*** Supplied material

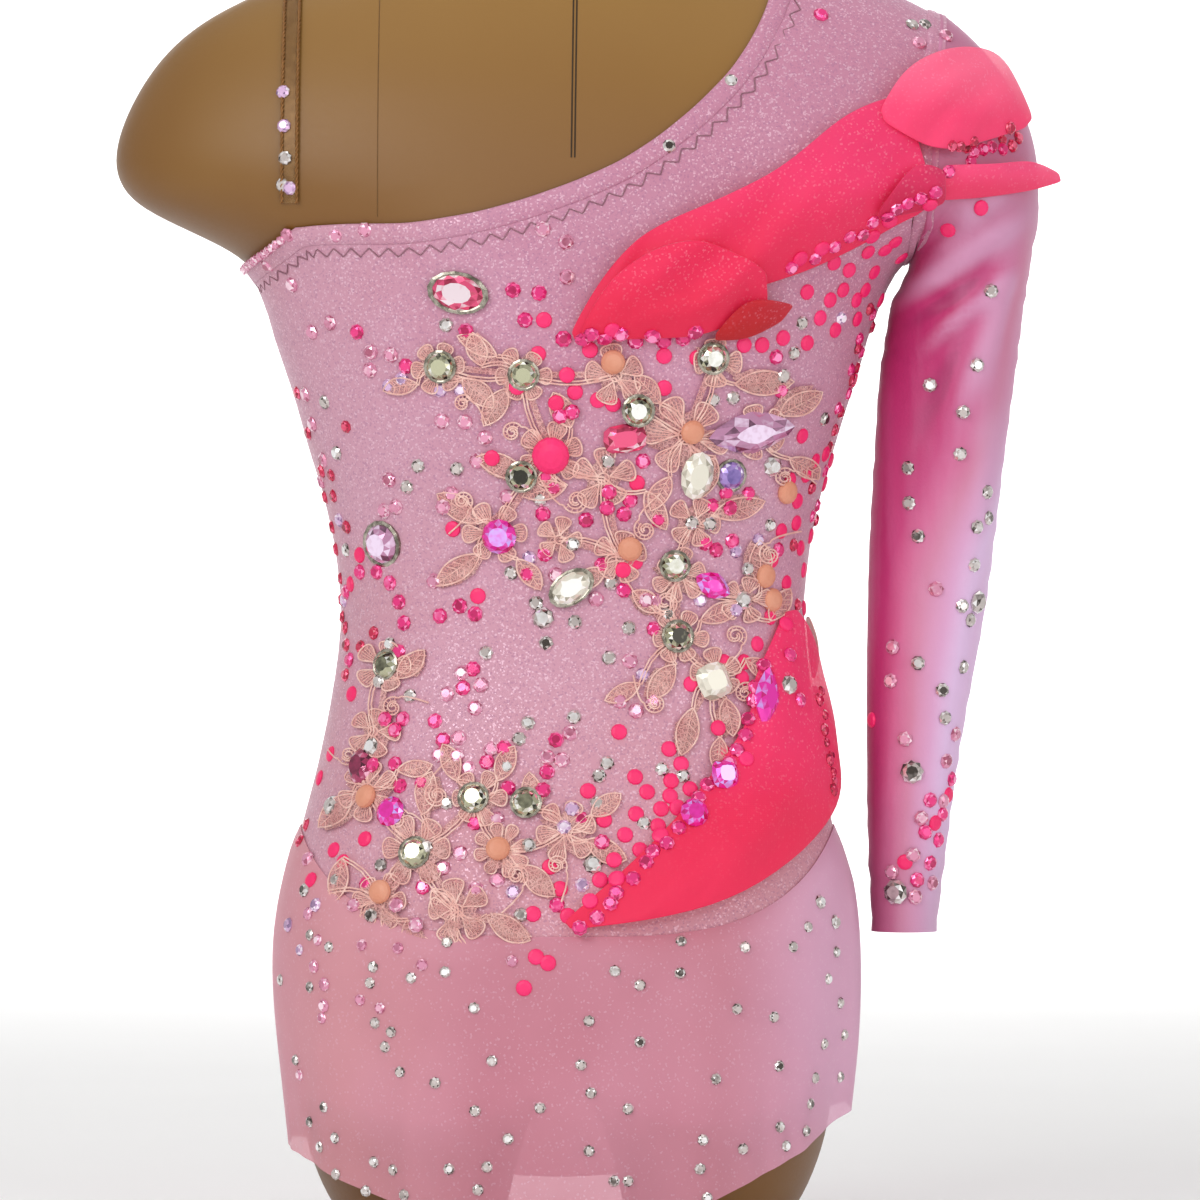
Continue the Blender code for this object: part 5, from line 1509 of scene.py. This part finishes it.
strew("stoneSettings", ringCut, rims, settingMetal(), "gem_champagne")
print("large stones")

# Strap: two glitter cords, a net between them, and sewn stones

strapPlan = {"x": -115.5, "half": 3.1, "cord": 0.5, "twist": 0.42, "turns": 60, "cordLift": 1.5,
             "netLift": 1.1, "from": 185, "sweep": 190, "steps": 60, "centreZ": 440, "lowest": 420}


def strapPath(offset, lift):
    path = []
    for step in range(strapPlan["steps"] + 1):
        angle = math.radians(strapPlan["from"] - strapPlan["sweep"] * step / strapPlan["steps"])
        centre = place(strapPlan["x"], 0, strapPlan["centreZ"])
        way = Vector((0, math.cos(angle), math.sin(angle)))
        hit, normal, _, _ = formTree.ray_cast(centre + Vector((offset * mm, 0, 0)), way)
        if hit and hit.z > strapPlan["lowest"] * mm:
            path.append(hit + normal * lift * mm)
    return softened(path, 3)


def twisted(path, radius, turns):
    strands = []
    for strand in (0, 0.5):
        line = []
        for index, spot in enumerate(path):
            before, after = path[max(index - 1, 0)], path[min(index + 1, len(path) - 1)]
            ahead = (after - before).normalized()
            aside = ahead.cross(Vector((1, 0, 0))).normalized()
            angle = math.tau * (turns * index / len(path) + strand)
            line.append(spot + (Vector((1, 0, 0)) * math.cos(angle) + aside * math.sin(angle)) * radius * mm)
        strands.append(line)
    return strands


goldCord = plainThread("goldCord", rgb(150, 104, 56), 0.35, 0.5)
edges = []
for offset in (-strapPlan["half"], strapPlan["half"]):
    line = evenly(strapPath(offset, strapPlan["cordLift"]), 1.0 * mm)
    edges += twisted(line, strapPlan["twist"], strapPlan["turns"])
finishPiece(threadPiece("strapCords", edges, strapPlan["cord"]), goldCord, "strap_cord", "strap")
shape = bmesh.new()
left = [shape.verts.new(spot) for spot in strapPath(-strapPlan["half"], strapPlan["netLift"])]
right = [shape.verts.new(spot) for spot in strapPath(strapPlan["half"], strapPlan["netLift"])]
for index in range(min(len(left), len(right)) - 1):
    shape.faces.new((left[index], right[index], right[index + 1], left[index + 1]))
ribbon = newPiece("strapNetting", shape)
facesOut(ribbon, fromForm)
applyStep(ribbon, "SOLIDIFY", thickness=0.4 * mm, offset=0)
finishPiece(ribbon, strapMesh(), "strap_cord")
strapTree = searchTree(ribbon)
strapStone = {"radius": 3.0, "high": 1.8, "turn": 20}
strapStones = {
    "lilac": ((282, 15), (281, 55), (283, 92), (284, 126), (290, 188)),
    "clear": ((285, 158), (282, -20), (284, -48)),
}
for kind, spots in strapStones.items():
    seats = []
    for px, py in spots:
        found = onDress(px, py, trees=[strapTree])
        if found:
            seats.append((found[0], found[1], strapStone["radius"], strapStone["radius"],
                          strapStone["high"], strapStone["turn"]))
    strew("strapStones_" + kind, roundCut, seats, stonePaints[kind], "gem_lilac")
print("strap")

# Beaded edging at the bare armhole

beadRow = {"every": 3.6, "leftOf": -118, "lift": 2.4, "radius": 2.1, "high": 1.8}
beads = []
for spot in evenly(neckEdge, beadRow["every"] * mm):
    if modelX(spot) < beadRow["leftOf"]:
        near, normal, _, _ = formTree.find_nearest(spot)
        beads.append((near + normal * beadRow["lift"] * mm, normal, beadRow["radius"], beadRow["radius"],
                      beadRow["high"], random.uniform(0, 90)))
strew("armholeBeads", roundCut, beads, stonePaints["rose"], "gem_pink")

# Seams of the form's cover

seamPaint = plainThread("seamShade", rgb(58, 40, 18), 0.7)
paleSeam = plainThread("paleSeam", rgb(118, 82, 36), 0.6)


def formLine(x, high, low, steps=60):
    path = []
    for step in range(steps + 1):
        z = high + (low - high) * step / steps
        hit, normal = formHit(x(z), z)
        if hit:
            path.append(hit + normal * 0.02 * mm)
    return path


centreSeam = [formLine(lambda z, side=side: 1.6 + side + (523 - z) * -0.012, 588, 452)
              for side in (-0.7, 0.7)]
finishPiece(threadPiece("centreSeam", centreSeam, 0.34), seamPaint, "form_cover")
sideSeam = [formLine(lambda z: -79.4, 520, 428)]
finishPiece(threadPiece("sideSeam", sideSeam, 0.22), paleSeam, "form_cover")
print("ready")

******

[Goal of the exercise] Give an exact repetition of all the material.

[Result of the exercise]
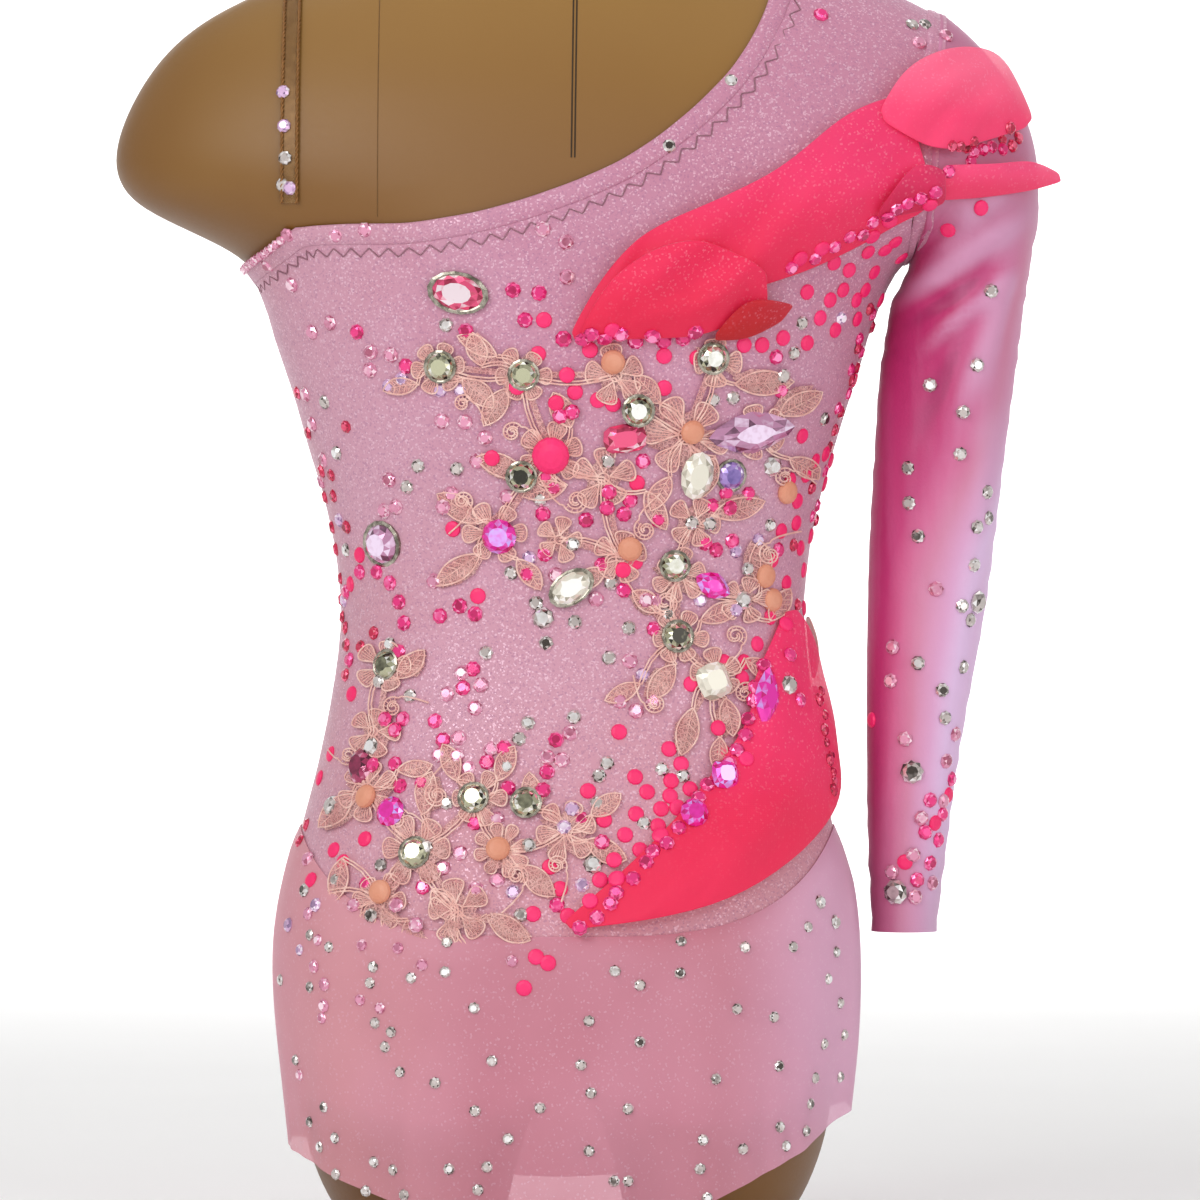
Continue the Blender code for this object: part 5, from line 1509 of scene.py. This part finishes it.
strew("stoneSettings", ringCut, rims, settingMetal(), "gem_champagne")
print("large stones")

# Strap: two glitter cords, a net between them, and sewn stones

strapPlan = {"x": -115.5, "half": 3.1, "cord": 0.5, "twist": 0.42, "turns": 60, "cordLift": 1.5,
             "netLift": 1.1, "from": 185, "sweep": 190, "steps": 60, "centreZ": 440, "lowest": 420}


def strapPath(offset, lift):
    path = []
    for step in range(strapPlan["steps"] + 1):
        angle = math.radians(strapPlan["from"] - strapPlan["sweep"] * step / strapPlan["steps"])
        centre = place(strapPlan["x"], 0, strapPlan["centreZ"])
        way = Vector((0, math.cos(angle), math.sin(angle)))
        hit, normal, _, _ = formTree.ray_cast(centre + Vector((offset * mm, 0, 0)), way)
        if hit and hit.z > strapPlan["lowest"] * mm:
            path.append(hit + normal * lift * mm)
    return softened(path, 3)


def twisted(path, radius, turns):
    strands = []
    for strand in (0, 0.5):
        line = []
        for index, spot in enumerate(path):
            before, after = path[max(index - 1, 0)], path[min(index + 1, len(path) - 1)]
            ahead = (after - before).normalized()
            aside = ahead.cross(Vector((1, 0, 0))).normalized()
            angle = math.tau * (turns * index / len(path) + strand)
            line.append(spot + (Vector((1, 0, 0)) * math.cos(angle) + aside * math.sin(angle)) * radius * mm)
        strands.append(line)
    return strands


goldCord = plainThread("goldCord", rgb(150, 104, 56), 0.35, 0.5)
edges = []
for offset in (-strapPlan["half"], strapPlan["half"]):
    line = evenly(strapPath(offset, strapPlan["cordLift"]), 1.0 * mm)
    edges += twisted(line, strapPlan["twist"], strapPlan["turns"])
finishPiece(threadPiece("strapCords", edges, strapPlan["cord"]), goldCord, "strap_cord", "strap")
shape = bmesh.new()
left = [shape.verts.new(spot) for spot in strapPath(-strapPlan["half"], strapPlan["netLift"])]
right = [shape.verts.new(spot) for spot in strapPath(strapPlan["half"], strapPlan["netLift"])]
for index in range(min(len(left), len(right)) - 1):
    shape.faces.new((left[index], right[index], right[index + 1], left[index + 1]))
ribbon = newPiece("strapNetting", shape)
facesOut(ribbon, fromForm)
applyStep(ribbon, "SOLIDIFY", thickness=0.4 * mm, offset=0)
finishPiece(ribbon, strapMesh(), "strap_cord")
strapTree = searchTree(ribbon)
strapStone = {"radius": 3.0, "high": 1.8, "turn": 20}
strapStones = {
    "lilac": ((282, 15), (281, 55), (283, 92), (284, 126), (290, 188)),
    "clear": ((285, 158), (282, -20), (284, -48)),
}
for kind, spots in strapStones.items():
    seats = []
    for px, py in spots:
        found = onDress(px, py, trees=[strapTree])
        if found:
            seats.append((found[0], found[1], strapStone["radius"], strapStone["radius"],
                          strapStone["high"], strapStone["turn"]))
    strew("strapStones_" + kind, roundCut, seats, stonePaints[kind], "gem_lilac")
print("strap")

# Beaded edging at the bare armhole

beadRow = {"every": 3.6, "leftOf": -118, "lift": 2.4, "radius": 2.1, "high": 1.8}
beads = []
for spot in evenly(neckEdge, beadRow["every"] * mm):
    if modelX(spot) < beadRow["leftOf"]:
        near, normal, _, _ = formTree.find_nearest(spot)
        beads.append((near + normal * beadRow["lift"] * mm, normal, beadRow["radius"], beadRow["radius"],
                      beadRow["high"], random.uniform(0, 90)))
strew("armholeBeads", roundCut, beads, stonePaints["rose"], "gem_pink")

# Seams of the form's cover

seamPaint = plainThread("seamShade", rgb(58, 40, 18), 0.7)
paleSeam = plainThread("paleSeam", rgb(118, 82, 36), 0.6)


def formLine(x, high, low, steps=60):
    path = []
    for step in range(steps + 1):
        z = high + (low - high) * step / steps
        hit, normal = formHit(x(z), z)
        if hit:
            path.append(hit + normal * 0.02 * mm)
    return path


centreSeam = [formLine(lambda z, side=side: 1.6 + side + (523 - z) * -0.012, 588, 452)
              for side in (-0.7, 0.7)]
finishPiece(threadPiece("centreSeam", centreSeam, 0.34), seamPaint, "form_cover")
sideSeam = [formLine(lambda z: -79.4, 520, 428)]
finishPiece(threadPiece("sideSeam", sideSeam, 0.22), paleSeam, "form_cover")
print("ready")